= Radiant AI =

Video game technology by Bethesda Softworks

The Radiant AI is a technology developed by Bethesda Softworks for The Elder Scrolls video games. It allows non-player characters (NPCs) to make choices and engage in behaviors more complex than in past titles. The technology was developed for The Elder Scrolls IV: Oblivion and expanded in The Elder Scrolls V: Skyrim; it is also used in Fallout 3, Fallout: New Vegas and Fallout 4, also published by Bethesda, with 3 and 4 being developed by them as well. Radiant AI was not present in Bethesda's most recent title, Starfield.
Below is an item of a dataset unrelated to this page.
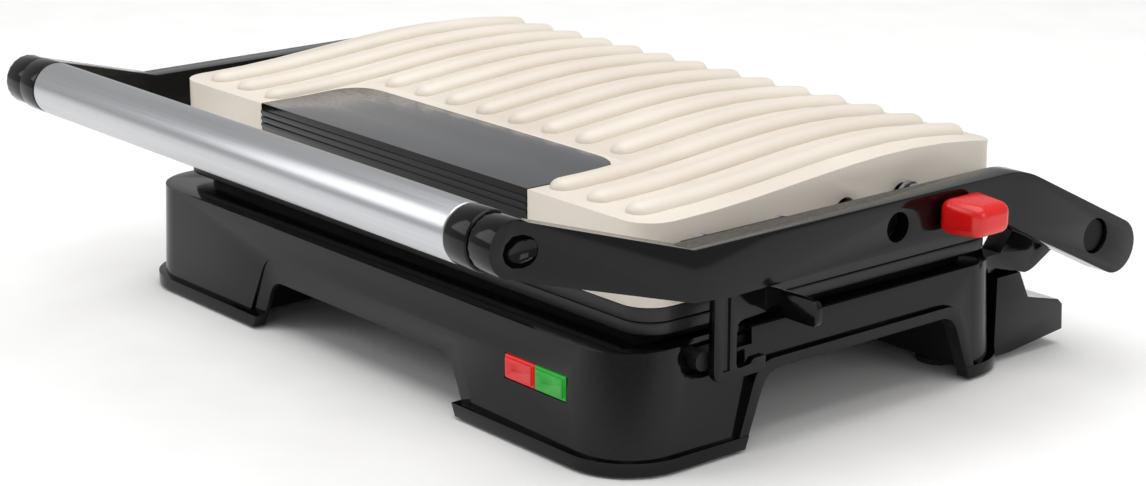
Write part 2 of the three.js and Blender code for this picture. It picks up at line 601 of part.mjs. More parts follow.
const stemBore = bar('x', stemRadius + gap, armInner - overrun, armOuter + overrun, [knobY, knobHeight]);
addPiece('right_arm', cut(arm, stemBore, ...screwHoles), blackGloss);
addPiece('left_arm', geometryOf(arm), blackGloss).scale.x = -1;

const bossInner = armInner - handleSplay - 0.6;
const tubeHalf = bossInner - gap - ferruleLength;
const tubeInner = tubeRadius - tubeWall;
addPiece('handle_tube', cut(bar('x', tubeRadius, -tubeHalf, tubeHalf, [-handleReach, handleHeight], 24),
  bar('x', tubeInner, -tubeHalf - 1, tubeHalf + 1, [-handleReach, handleHeight], 24)), aluminium);
const spigot = 14; // ferrule length inside the tube
addPair('ferrule', cut(join(
  bar('x', tubeRadius, tubeHalf + gap, bossInner - gap, [-handleReach, handleHeight], 24),
  bar('x', tubeInner - gap - 0.1, tubeHalf - spigot, tubeHalf + 1, [-handleReach, handleHeight], 16),
), bar('x', 2.1, tubeHalf - spigot - 1, bossInner, [-handleReach, handleHeight], 12)), blackGloss);
addPair('handle_bolt', join(
  bar('x', 1.8, tubeHalf - 4, bossInner + 3, [-handleReach, handleHeight], 12),
  bar('x', 2.3, bossInner + 1, bossInner + 4, [-handleReach, handleHeight], 12),
), steel);

const shaftHalf = armOuter - tipHoleDepth - gap;
const boltShank = 2;
addPiece('hinge_shaft', cut(bar('x', shaftRadius, -shaftHalf, shaftHalf, [hingeY, partingZ], 20),
  ...[-1, 1].map((side) => bar('x', boltShank + gap, Math.min(side * shaftHalf, side * (shaftHalf - 12)) - 0.5,
    Math.max(side * shaftHalf, side * (shaftHalf - 12)) + 0.5, [hingeY, partingZ], 12))), steel);
addPair('hinge_bolt', join(
  bar('x', boltHeadRadius, armOuter - tipHoleDepth + gap, armOuter - 1.2, [hingeY, partingZ], 18),
  bar('x', boltShank, shaftHalf - 9, armOuter - 2, [hingeY, partingZ], 12),
), steel);
const beamHalf = earHalf - earThickness - gap;
addPiece('rear_crossbeam', cut(bar('x', beamRadius, -beamHalf, beamHalf, [hingeY, partingZ], 20),
  bar('x', shaftRadius + gap, -beamHalf - 1, beamHalf + 1, [hingeY, partingZ])), blackSatin);

const pivotInner = plateHalf - coverWall - 9;
addPair('lid_pivot', bar('x', pivotRadius, pivotInner + gap, armOuter - 4.6, [pivotY, pivotHeight], 20),
  steel);

// ---- lid ----------------------------------------------------------------------------------------
const lidDepth = plateY1 - plateY0;
const crestY = plateY0 + crestShare * lidDepth;
const archY0 = plateY0 + archStart;
function archHeight(y) {
  if (y <= archY0) return coverFrontHeight;
  if (y <= crestY) {
    const t = (y - archY0) / (crestY - archY0);
    return coverFrontHeight + (coverCrestHeight - coverFrontHeight) * t * t * (3 - 2 * t);
  }
  const t = (y - crestY) / (plateY1 - crestY);
  return coverCrestHeight - (coverCrestHeight - coverRearHeight) * t * t;
}
// The space under the arch, raised by `rise`, between two depths.
function underArch(y0, y1, rise, z0, half, steps = 11) {
  const points = [[y0, z0], [y1, z0]];
  for (let i = steps; i >= 0; i -= 1) {
    const y = y0 + (y1 - y0) * i / steps;
    points.push([y, archHeight(y) + rise]);
  }
  return alongX(outline(points), -half, half);
}
const ribPitch = (2 * plateHalf - 28) / (ribCount - 1);
const badgeY1 = plateY0 + badgeDepth;
const badgeHalf = badgeWidth / 2;
function badgePlan(grow) {
  const half = badgeHalf + grow;
  const rear = badgeY1 + grow;
  return roundedOutline([[-half, plateY0 - 5], [half, plateY0 - 5], [half, rear, badgeCorner + grow],
    [-half, rear, badgeCorner + grow]]);
}
const lockHole = stemRadius + 1.2; // leaves room for the lid's float
const frameSheet = 2;
const frameZ = 2 * partingZ - reflectorZ + gap + 0.5;
const lidPostX = tubHalf - 6;
const lidScrewPlaces = [];
for (const side of [-1, 1]) {
  for (const y of [plateY0 + 24, plateY1 - 21]) lidScrewPlaces.push([side * lidPostX, y]);
}

function lidCover() {
  const body = slab(plateHalf, plateY0, plateY1, plateCorner, coverZ, coverCrestHeight + 5, 4)
    .intersect(underArch(plateY0, plateY1, 0, coverZ - 1, plateHalf + 1));
  const inside = slab(plateHalf - coverWall, plateY0 + coverWall, plateY1 - coverWall,
    plateCorner - coverWall, coverZ - overrun, coverCrestHeight + 5, 3)
    .intersect(underArch(plateY0, plateY1, -coverWall, coverZ - 2 * overrun, plateHalf));
  const ribs = [];
  for (let i = 0; i < ribCount; i += 1) {
    const x = (i - (ribCount - 1) / 2) * ribPitch;
    const start = Math.abs(x) < badgeHalf ? badgeY1 + badgeToRib : plateY0 + ribFrontInset;
    const foot = roundedOutline([[x - ribWidth / 2, start, 4], [x + ribWidth / 2, start, 4],
      [x + ribWidth / 2, plateY1 - ribRearInset], [x - ribWidth / 2, plateY1 - ribRearInset]]);
    ribs.push(alongZ(foot, coverFrontHeight - 1, coverCrestHeight + 5, 2));
  }
  const ribBand = join(...ribs).intersect(
    underArch(plateY0, plateY1, ribHeight, coverFrontHeight - 2, plateHalf));
  const badgeSeat = badgeThickness + gap;
  const badgeRecess = cut(alongZ(badgePlan(gap), coverZ - overrun, coverCrestHeight + 5),
    underArch(plateY0 + badgeSeat, badgeY1 + 9, -badgeSeat, 0, plateHalf));
  const posts = lidScrewPlaces.map((place) => bar(
    'z', 4, frameZ + frameSheet + gap, archHeight(place[1]) - 1, place, 8));
  const pivotHoles = bar('x', pivotRadius + 0.6, -plateHalf - 1, plateHalf + 1, [pivotY, pivotHeight]);
  const lockSocket = bar('x', lockHole, plateHalf - 6, plateHalf + 1, [knobY, knobHeight]);
  return cut(join(cut(join(body, ribBand), inside), ...posts), badgeRecess, pivotHoles, lockSocket,
    ...lidScrewPlaces.map((place) => bar('z', postHole, frameZ, frameZ + 8, place, 6)));
}
addPiece('lid_cover', lidCover(), creamPlastic);

const badge = alongZ(badgePlan(0), coverZ, coverCrestHeight + 5)
  .intersect(underArch(plateY0, badgeY1 + 5, 0.2, coverZ - 1, plateHalf))
  .subtract(underArch(plateY0 + badgeThickness, badgeY1 + 9, -badgeThickness, 0, plateHalf));
addPiece('badge_panel', badge, greyGloss);

function lidFrame() {
  const half = plateHalf - coverWall - 4;
  const pan = cut(
    slab(half, plateY0 + coverWall + 6, plateY1 - coverWall - 6, 6, frameZ, frameZ + frameSheet, 4),
    slab(half - 34, plateY0 + 40, plateY1 - 40, 10, frameZ - 1, frameZ + 9, 4));
  const bearings = [-1, 1].map((side) => {
    const x = [side * (half - 12), side * (plateHalf - coverWall - gap)];
    return block(Math.min(...x), Math.max(...x), pivotY - 8, pivotY + 8, pivotHeight - 6,
      coverFrontHeight - coverWall - 1.4);
  });
  const bores = [bar('x', pivotRadius + gap, pivotInner, plateHalf, [pivotY, pivotHeight]),
    bar('x', pivotRadius + gap, -plateHalf, -pivotInner, [pivotY, pivotHeight])];
  const holes = lidScrewPlaces.map((place) => bar('z', postHole + gap, frameZ - 3, frameZ + 9, place, 6));
  return cut(join(pan, ...bearings), ...bores, ...holes);
}
addPiece('lid_frame', lidFrame(), steel);
lidScrewPlaces.forEach((place, i) => {
  const head = bar('z', 3, frameZ - gap - 1.7, frameZ - gap, place, 10);
  const shank = bar('z', postHole - gap, frameZ - 1, frameZ + 7, place, 6);
  addPiece(`lid_screw_${i + 1}`, join(head, shank), steel);
});

// ---- lid lock knob ------------------------------------------------------------------------------
function knobGrip() {
  const root = armOuter + gap;
  const profile = roundedOutline([[-8.5, -5.5, 3], [7, -5.5, 2], [9.5, 1, 2], [9, 5.8, 3], [-2, 5.6, 4],
    [-8.5, 0, 4]]);
  const grip = alongX(profile, root, root + knobDepth, 4);
  return solid(geometryOf(grip).translate(0, knobY, knobHeight - 0.4));
}
const stemInner = plateHalf - 4.6;
const stem = bar('x', stemRadius, stemInner, armOuter + 2, [knobY, knobHeight], 18);
addPiece('release_knob', join(knobGrip(), stem), redPlastic);
const clipX = plateHalf + 2.4;
const clipThickness = 1.2;
addPiece('spring_clip', cut(bar('x', stemRadius + 2.2, clipX, clipX + clipThickness, [knobY, knobHeight], 16),
  bar('x', stemRadius + gap, clipX - 1, clipX + 4, [knobY, knobHeight], 16)), steel);
const springWire = 0.6;
const springRadius = stemRadius + 1.4;
const springLow = clipX + clipThickness + gap + springWire;
const springHigh = armInner - gap - springWire;
const coilTurns = 4;
const stepsPerTurn = 10;
class Helix extends THREE.Curve {
  getPoint(t, target = new THREE.Vector3()) {
    const angle = 2 * Math.PI * coilTurns * t;
    return target.set(springLow + (springHigh - springLow) * t, knobY + springRadius * Math.cos(angle),
      knobHeight + springRadius * Math.sin(angle));
  }
}
const springSection = outline([[springWire, 0], [0, springWire], [-springWire, 0], [0, -springWire]]);
addPiece('knob_spring', solid(new THREE.ExtrudeGeometry(springSection,
  { steps: coilTurns * stepsPerTurn, extrudePath: new Helix(), bevelEnabled: false })), steel);

// ---- storage latch ------------------------------------------------------------------------------
const latchInner = rimHalf + lipOut + gap; // inner face of the latch plate, clear of the lip
const latchOuter = latchInner + latchThickness;
const latchRear = latchFront + 22.1;
const latchTop = armBottom + 7.6;
const headBottom = latchTop - 2.4;
const tabZ = armBottom - tabBelowArm;
function latchSlider() {
  const f = latchFront;
  const profile = roundedOutline([[f, latchTop], [f, pegZ - 7.1, 4], [f + 19, pegZ - 6.8, 1],
    [f + 20.6, pegZ - 5.8, 1], [f + 20.6, pegZ - 2, 0.6], [f + 15.8, pegZ - 2.2, 1],
    [f + 14.4, pegZ - 3.6, 1], [f + 9.4, pegZ - 4, 1], [f + 8.8, pegZ - 2.4, 1],
    [f + 8.8, tabZ - 0.8, 3], [latchRear, tabZ], [latchRear, latchTop]]);
  const plate = alongX(profile, latchInner, latchOuter, 3);
  const head = block(latchInner - 0.9, latchOuter + 0.9, f, latchRear, headBottom, latchTop);
  const tabTip = latchInner + tabReach;
  const tabOutline = roundedOutline([[latchInner, tabZ], [tabTip, tabZ, 2.5], [tabTip, tabZ + tabHeight, 2.5],
    [latchInner, tabZ + tabHeight]]);
  const tab = alongY(tabOutline, latchRear - 2, latchRear, 3);
  const groove = block(latchOuter - 0.7, latchOuter + 1, f + 3.4, f + 6.2,
    pegZ - 3.9, tabZ + tabHeight - 0.7);
  const hook = block(latchInner - hookReach, latchInner + 0.5, f + 3, f + 8.6, pegZ - 6.4,
    pegZ - pegRadius - 1.2);
  return cut(join(plate, head, tab, hook), groove);
}
addPiece('latch_slider', latchSlider(), blackGloss);

const pegPlace = [latchFront - 1.7, pegZ];
addPiece('latch_catch', join(
  block(rimHalf - 4.6, rimHalf - baseWall - gap, notchFront - 5, notchRear + 5, pegZ - 6.2, ledgeZ - gap),
  bar('x', pegRadius, rimHalf - 3, latchInner - gap, pegPlace, 16),
), blackSatin);

function latchGuide() {
  const y0 = latchFront - latchTravel - 1;
  const y1 = latchRear + 10;
  const body = block(latchInner - 2.8, armInner - gap, y0, y1, headBottom - 2.6, armTop - 2.6);
  const neck = block(latchInner - gap, latchOuter + gap, y0 - 1, y1 + 1, headBottom - 9, latchTop);
  const slot = block(latchInner - 0.9 - gap, latchOuter + 0.9 + gap, y0 - 1, y1 + 1,
    headBottom - gap, latchTop + gap);
  const holes = latchScrewY.map((y) => bar('x', 1.8, latchInner - 9, armInner + 1, [y, latchScrewZ], 10));
  return cut(body, neck, slot, ...holes);
}
addPiece('latch_guide', latchGuide(), blackSatin);
latchScrewY.forEach((y, i) => {
  const headOuter = latchInner - 2.8 - gap;
  addPiece(`guide_screw_${i + 1}`, join(
    bar('x', 2.7, headOuter - 1.5, headOuter, [y, latchScrewZ], 14),
    bar('x', 1.5, headOuter - 0.5, armInner + 4, [y, latchScrewZ], 10),
  ), steel);
});

// ---- the part's own frame -----------------------------------------------------------------------
panini.updateMatrixWorld(true);
const box = new THREE.Box3().setFromObject(panini, true);
panini.position.set(-(box.min.x + box.max.x) / 2, -(box.min.y + box.max.y) / 2, -box.min.z);

export default panini;
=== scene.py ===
import json
import math
import bpy
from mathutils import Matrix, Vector


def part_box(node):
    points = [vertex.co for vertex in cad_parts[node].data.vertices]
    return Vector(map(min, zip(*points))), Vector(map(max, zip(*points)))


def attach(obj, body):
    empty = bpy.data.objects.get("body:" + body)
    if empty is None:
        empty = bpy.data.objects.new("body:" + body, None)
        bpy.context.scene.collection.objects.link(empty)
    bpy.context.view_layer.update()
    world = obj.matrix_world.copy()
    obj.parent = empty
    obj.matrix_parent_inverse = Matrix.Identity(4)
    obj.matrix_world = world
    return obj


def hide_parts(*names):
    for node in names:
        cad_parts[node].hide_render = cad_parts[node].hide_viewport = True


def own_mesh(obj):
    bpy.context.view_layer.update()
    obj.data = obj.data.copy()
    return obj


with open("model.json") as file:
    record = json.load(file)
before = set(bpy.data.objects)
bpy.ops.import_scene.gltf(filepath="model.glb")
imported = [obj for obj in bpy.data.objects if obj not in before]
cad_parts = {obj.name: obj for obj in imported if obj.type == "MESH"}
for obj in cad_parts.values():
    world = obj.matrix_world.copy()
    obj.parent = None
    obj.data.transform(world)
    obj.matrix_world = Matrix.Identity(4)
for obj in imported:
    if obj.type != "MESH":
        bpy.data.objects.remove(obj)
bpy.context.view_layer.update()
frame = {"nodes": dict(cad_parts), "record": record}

nodes = frame["nodes"]
mm = 0.001
bpy.ops.object.select_all(action="DESELECT")


def linearColour(hexText):  # an sRGB hex value to the linear colour that the shader takes
    parts = [int(hexText[i:i + 2], 16) / 255 for i in (1, 3, 5)]
    return [c / 12.92 if c <= 0.04045 else ((c + 0.055) / 1.055) ** 2.4 for c in parts] + [1]


def addNode(tree, kind, settings=None, links=None):
    node = tree.nodes.new(kind)
    for name, value in (settings or {}).items():
        if name in node.inputs:
            node.inputs[name].default_value = value
        else:
            setattr(node, name, value)
    for name, source in (links or {}).items():
        tree.links.new(source, node.inputs[name])
    return node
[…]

In February 2026, Todd Howard said that while artificial intelligence is "certainly not a fad," Bethesda is "being incredibly cautious" and does not use it for creative generation, such as writing quests or producing art, for upcoming titles including The Elder Scrolls VI.

==Technology==
The Radiant AI technology, as it evolved in its iteration developed for Skyrim, comprises two parts:

===Radiant AI===
The Radiant AI system deals with NPC interactions and behavior. It allows non-player characters to dynamically react to and interact with the world around them. General goals, such as "Eat in this location at 2pm" are given to NPCs, and NPCs are left to determine how to achieve them. The absence of individual scripting for each character allows for the construction of a world on a much larger scale than other games had developed, and aids in the creation of what Todd Howard described as an "organic feel" for the game.

===Radiant Story===
The Radiant Story system deals with how the game itself reacts to the player behavior, such as the creation of new dynamic quests. Dynamically generated quests are placed by the game in locations the player hasn't visited yet and are related to earlier adventures.